** PROMPT **
Reproduce each line exactly.

------------------------------------------------------------------------

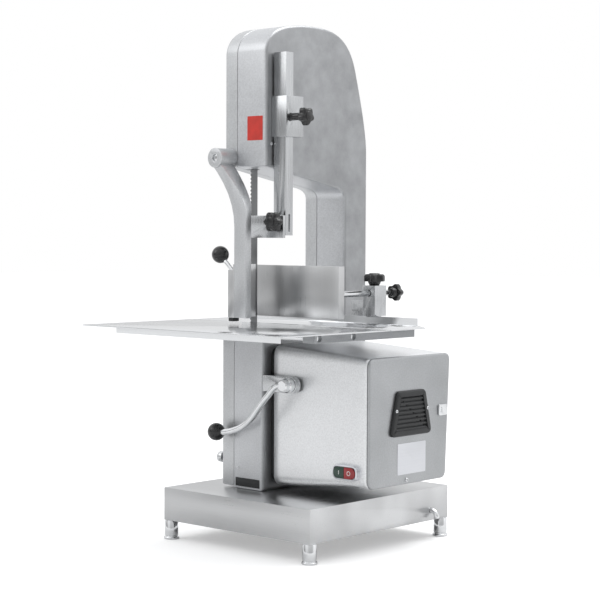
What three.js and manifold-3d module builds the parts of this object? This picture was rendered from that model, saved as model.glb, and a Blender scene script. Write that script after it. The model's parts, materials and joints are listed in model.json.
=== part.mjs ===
// Bone saw: a bench-top band saw for meat and bone, with a sliding table.
// Millimetres, +Z up. The operator stands at -Y; the door is on -X and the motor on +X.
import * as THREE from "three";
import { mergeVertices } from "three/addons/utils/BufferGeometryUtils.js";
import Module from "manifold-3d";

const wasm = await Module();
wasm.setup();

// ---------------------------------------------------------------- driving dimensions

const GAP = 0.3; // between pieces that touch
const RUN = 0.4; // between a shaft and the bore it turns or slides in

// Blade and wheels
const BLADE_LENGTH = 1650;
const BLADE_WIDTH = 16;
const BLADE_THICKNESS = 0.6;
const BAND_GAP = 0.5; // from the wheels' rims to the blade
const WHEEL_RADIUS = 100;
const WHEEL_WIDTH = 18;
const WHEEL_FLANGE = 2.2;
const TOOTH_OVERHANG = 2;
const HUB_RADIUS = 26;
const AXLE_RADIUS = 10;
const BEARING_RADIUS = 20;

// Base pan and feet
const BASE_WIDTH = 321;
const BASE_DEPTH = 342.6;
const BASE_HEIGHT = 53.4;
const BASE_SHEET = 2;
const FOOT_HEIGHT = 31.3;
const FOOT_RADIUS = 11;
const FOOT_PAD_RADIUS = 12.5;
const FOOT_PAD_HEIGHT = 4;
const FOOT_INSET = 8.5;

// C-shaped frame and its door
const WALL = 4;
const DOOR_WALL = 3.5;
const BODY_THICKNESS = 63.5;
const DOOR_THICKNESS = 28;
const SEAM = 0.7;
const SAWDUST_ROOM = 30; // under the lower wheel
const HEAD_ROOM = 19.2; // from the upper wheel to the top of the head
const HEAD_FLOOR = 16.8; // from the upper wheel down to the lip of the throat
const THROAT_RISE = 49; // how much lower the throat's ceiling ends at the column
const FRONT_ROOM = 22.3; // from the blade to the front of the head
const FOOT_STEP = 6; // the lower frame stands this much ahead of the head
const COLUMN_DEPTH = 58;
const COLUMN_SHARE = 28.6; // from the rear run of the blade to the throat
const THROAT_RADIUS = 28;
const DOOR_LOWER_GAP = 3; // under the door
const DOOR_TABLE_ROOM = 15.5; // the door's lower part ends this far below the casting's top
const HINGE_RADIUS = 7;
const HINGE_PIN_RADIUS = 4;
const HINGE_LENGTH = 46;
const HINGE_OFFSET = 8; // hinge axis behind the frame

// Tables
const TABLE_OVER_WHEEL = 40.5; // table top above the lower wheel
const TABLE_SHEET = 2;
const TABLE_LEFT = -204;
const TABLE_RIGHT = 230;
const TABLE_FRONT = -308;
const TABLE_REAR = 57;
const TABLE_CHAMFER = [45, 38]; // cut off the fixed table's rear right corner, along X and Y
const TABLE_LIP = 10;
const TABLE_RIM = 11.5;
const BLADE_SLOT = 4.6; // between the two tables
const INSERT = { length: 30, front: 9, rear: 9, depth: 10 }; // round the blade, between the tables
const RAIL_RADIUS = 5;
const RAIL_DEPTH = 9.8; // rail axis below the table top
const RAIL_SPACING = 78;
const RAIL_FRAME_GAP = 16; // rear rail axis ahead of the frame
const ARM_WIDTH = 24;
const CARRIAGE_WIDTH = 30;
const CARRIAGE_SPACING = 104;

// Motor, its carrier and housing
const MOTOR_RADIUS = 68;
const MOTOR_LENGTH = 150;
const SHAFT_RADIUS = 9.5;
const CARRIER_TRAVEL = 4; // the motor and lower wheel rise this much when the band is slackened
const HOUSING_LENGTH = 206.5;
const HOUSING_WIDTH = 211;
const HOUSING_HEIGHT = 228;
const HOUSING_TAPER_Z = 0.885; // end section over root section
const HOUSING_TAPER_Y = 0.96;
const HOUSING_WALL = 3.5;
const HOUSING_RADIUS = 20;
const HOUSING_SETBACK = 15; // housing front behind the frame front
const COVER_THICKNESS = 5;

// Blade guide
const POST_WIDTH = 26;
const POST_DEPTH = 17;
const POST_LENGTH = 293;
const POST_OFFSET = 3; // post to the frame's side
const CLAMP_HEIGHT = 65;
const CLAMP_DEPTH = 40;
const GUIDE_HEIGHT = 36;

// Thickness fence
const FENCE_LENGTH = 190;
const FENCE_HEIGHT = 84;
const FENCE_SHEET = 2.5;
const FENCE_OFFSET = 25; // behind the blade at rest
const FENCE_ROD_RADIUS = 5;
const FENCE_ROD_LENGTH = 148;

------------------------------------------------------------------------

** THE RESULT **
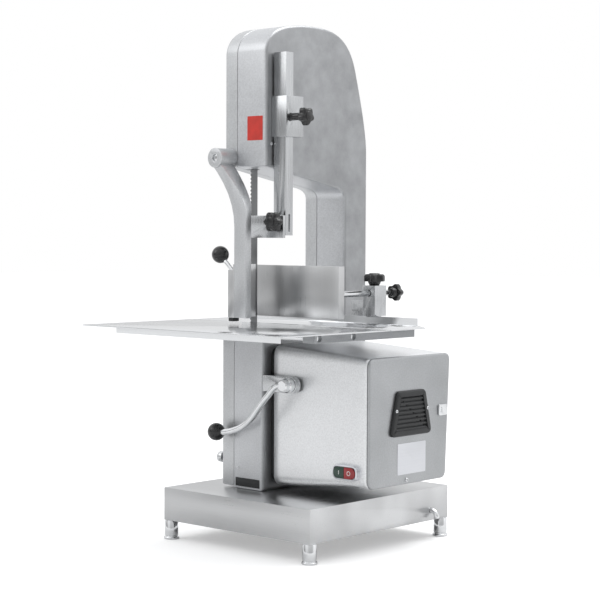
What three.js and manifold-3d module builds the parts of this object? This picture was rendered from that model, saved as model.glb, and a Blender scene script. Write that script after it. The model's parts, materials and joints are listed in model.json.
=== part.mjs ===
// Bone saw: a bench-top band saw for meat and bone, with a sliding table.
// Millimetres, +Z up. The operator stands at -Y; the door is on -X and the motor on +X.
import * as THREE from "three";
import { mergeVertices } from "three/addons/utils/BufferGeometryUtils.js";
import Module from "manifold-3d";

const wasm = await Module();
wasm.setup();

// ---------------------------------------------------------------- driving dimensions

const GAP = 0.3; // between pieces that touch
const RUN = 0.4; // between a shaft and the bore it turns or slides in

// Blade and wheels
const BLADE_LENGTH = 1650;
const BLADE_WIDTH = 16;
const BLADE_THICKNESS = 0.6;
const BAND_GAP = 0.5; // from the wheels' rims to the blade
const WHEEL_RADIUS = 100;
const WHEEL_WIDTH = 18;
const WHEEL_FLANGE = 2.2;
const TOOTH_OVERHANG = 2;
const HUB_RADIUS = 26;
const AXLE_RADIUS = 10;
const BEARING_RADIUS = 20;

// Base pan and feet
const BASE_WIDTH = 321;
const BASE_DEPTH = 342.6;
const BASE_HEIGHT = 53.4;
const BASE_SHEET = 2;
const FOOT_HEIGHT = 31.3;
const FOOT_RADIUS = 11;
const FOOT_PAD_RADIUS = 12.5;
const FOOT_PAD_HEIGHT = 4;
const FOOT_INSET = 8.5;

// C-shaped frame and its door
const WALL = 4;
const DOOR_WALL = 3.5;
const BODY_THICKNESS = 63.5;
const DOOR_THICKNESS = 28;
const SEAM = 0.7;
const SAWDUST_ROOM = 30; // under the lower wheel
const HEAD_ROOM = 19.2; // from the upper wheel to the top of the head
const HEAD_FLOOR = 16.8; // from the upper wheel down to the lip of the throat
const THROAT_RISE = 49; // how much lower the throat's ceiling ends at the column
const FRONT_ROOM = 22.3; // from the blade to the front of the head
const FOOT_STEP = 6; // the lower frame stands this much ahead of the head
const COLUMN_DEPTH = 58;
const COLUMN_SHARE = 28.6; // from the rear run of the blade to the throat
const THROAT_RADIUS = 28;
const DOOR_LOWER_GAP = 3; // under the door
const DOOR_TABLE_ROOM = 15.5; // the door's lower part ends this far below the casting's top
const HINGE_RADIUS = 7;
const HINGE_PIN_RADIUS = 4;
const HINGE_LENGTH = 46;
const HINGE_OFFSET = 8; // hinge axis behind the frame

// Tables
const TABLE_OVER_WHEEL = 40.5; // table top above the lower wheel
const TABLE_SHEET = 2;
const TABLE_LEFT = -204;
const TABLE_RIGHT = 230;
const TABLE_FRONT = -308;
const TABLE_REAR = 57;
const TABLE_CHAMFER = [45, 38]; // cut off the fixed table's rear right corner, along X and Y
const TABLE_LIP = 10;
const TABLE_RIM = 11.5;
const BLADE_SLOT = 4.6; // between the two tables
const INSERT = { length: 30, front: 9, rear: 9, depth: 10 }; // round the blade, between the tables
const RAIL_RADIUS = 5;
const RAIL_DEPTH = 9.8; // rail axis below the table top
const RAIL_SPACING = 78;
const RAIL_FRAME_GAP = 16; // rear rail axis ahead of the frame
const ARM_WIDTH = 24;
const CARRIAGE_WIDTH = 30;
const CARRIAGE_SPACING = 104;

// Motor, its carrier and housing
const MOTOR_RADIUS = 68;
const MOTOR_LENGTH = 150;
const SHAFT_RADIUS = 9.5;
const CARRIER_TRAVEL = 4; // the motor and lower wheel rise this much when the band is slackened
const HOUSING_LENGTH = 206.5;
const HOUSING_WIDTH = 211;
const HOUSING_HEIGHT = 228;
const HOUSING_TAPER_Z = 0.885; // end section over root section
const HOUSING_TAPER_Y = 0.96;
const HOUSING_WALL = 3.5;
const HOUSING_RADIUS = 20;
const HOUSING_SETBACK = 15; // housing front behind the frame front
const COVER_THICKNESS = 5;

// Blade guide
const POST_WIDTH = 26;
const POST_DEPTH = 17;
const POST_LENGTH = 293;
const POST_OFFSET = 3; // post to the frame's side
const CLAMP_HEIGHT = 65;
const CLAMP_DEPTH = 40;
const GUIDE_HEIGHT = 36;

// Thickness fence
const FENCE_LENGTH = 190;
const FENCE_HEIGHT = 84;
const FENCE_SHEET = 2.5;
const FENCE_OFFSET = 25; // behind the blade at rest
const FENCE_ROD_RADIUS = 5;
const FENCE_ROD_LENGTH = 148;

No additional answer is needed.